Attacks on the Press 2001: Preface

By Anne Garrels 

ON NOVEMBER 19, 2001, I was at the border negotiating with officials to get across into Afghanistan. There was suddenly an unexplained problem, yet journalists arriving from Afghanistan said they had no trouble along the way. I was frustrated.

None of us knew that a caravan of our colleagues had just been attacked on a deserted stretch of highway between Jalalabad and Kabul, a few hours away. Gunmen forced four foreign journalists and an Afghan guide from two of the lead cars. One of the drivers described how his passengers were pushed down to the riverbank and shot dead. He said the gunmen claimed to be members of the Taliban militia, though their identity has never been confirmed.

I saw the gunmen using stones,” said an interpreter who also escaped. “I heard the sound of Kalashnikovs three or four times.”
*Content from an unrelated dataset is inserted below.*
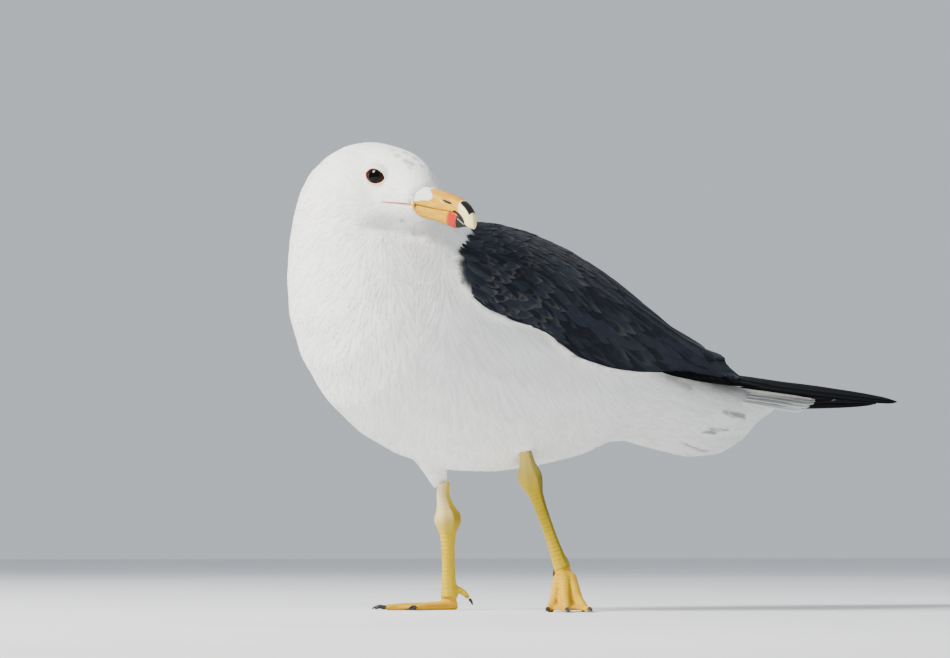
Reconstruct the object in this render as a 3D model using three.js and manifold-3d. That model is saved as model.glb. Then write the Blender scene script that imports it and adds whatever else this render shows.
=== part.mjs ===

The slain journalists were Harry Burton, 33, an Australian television cameraman for Reuters; Azizizulla Haidari, also 33, a Pakistani photographer for Reuters; Julio Fuentes, 46, a journalist from El Mundo newspaper in Madrid, and Maria Grazia Cutuli, 39, a reporter for Corriere della Sera newspaper in Milan.

I made it to Jalalabad shortly before Thanksgiving. A dozen or so journalists who had survived the attack organized a dinner. Collecting the ingredients for this traditional meal took on a new meaning, as well as providing sanity amid madness. Everyone at the hotel, no matter what his or her nationality, was invited.

Pamela Constable of The Washington Post raised a glass to her dead friends. Many of us hadn’t known the four journalists, but we knew what they had been doing, and why they were in Afghanistan, and we knew that any one of us could have been receiving this unwanted and untimely tribute.

The next day I made the same journey from Jalalabad to Kabul on a public bus. There had been a lot of discussion about organizing another convoy, this time armed, but I decided any convoy was a bad idea. I would be safer alone, I figured–it was my choice. Along the road, the Afghan passengers pointed out the place where the murders had taken place. My trip was uneventful, and had I not known about the murders I would have thought it was a starkly beautiful place. There was nothing to distinguish this curve of rock from any other.

An Italian journalist has since placed a plaque at the Spin Gar hotel, from where the four journalists set off on their last reporting trip. No one will ever leave that hotel again with such innocence.

The lawlessness and chaos in Afghanistan have presented both a challenge and a threat to hundreds of journalists covering a conflict that involves shifting alliances and widespread banditry. Eight journalists were killed there in the line of duty last year. More than ever before in my career, I have received praise and sympathy for working in Afghanistan. Yet Afghanistan is only the most high profile of many dangerous places where journalists work worldwide.

And most of the journalists killed around the world last year were not covering combat. As CPJ executive director Ann Cooper has said, we should also remember “that journalists around the world who uncovered corrupt illegal acts and graft at high levels of power were murdered with impunity.” There are no plaques for them.

Then there are those who have not been killed, thank God, but who endure relentless persecution, prosecution, and psychological pressure. Day in and day out, Georgian journalist Akaki Gogichaishvili and his team from the investigative television program “Sixty Minutes” report on illegal activities and official corruption, despite constant threats of arrest and worse. He does not have to go to a front line to face a minefield. I can go home. He is at home.

Advised by CPJ staffers about Gogichaishvili’s situation, I stopped by to see him in his cramped offices while on a reporting trip to Tbilisi. CPJ cannot provide bodyguards, but Gogichaishvili says the support and publicity CPJ has provided at key moments are what he needs to carry on, for now.

For me as a journalist, the good news is seeing new colleagues emerge around the world like Akaki Gogichaishvili in Georgia. But as formerly totalitarian states, especially in the former Soviet Union, begin to allow press freedom, there is a rise in abuses which if not lethal are certainly frightening, and highly dangerous to these emerging democracies.

In the wake of September 11, many governments may be tempted to use the threat of terrorism as a pretext to crack down on a prying, inconvenient press. If they do, CPJ will be there to make a fuss–we owe that to our colleagues around the world.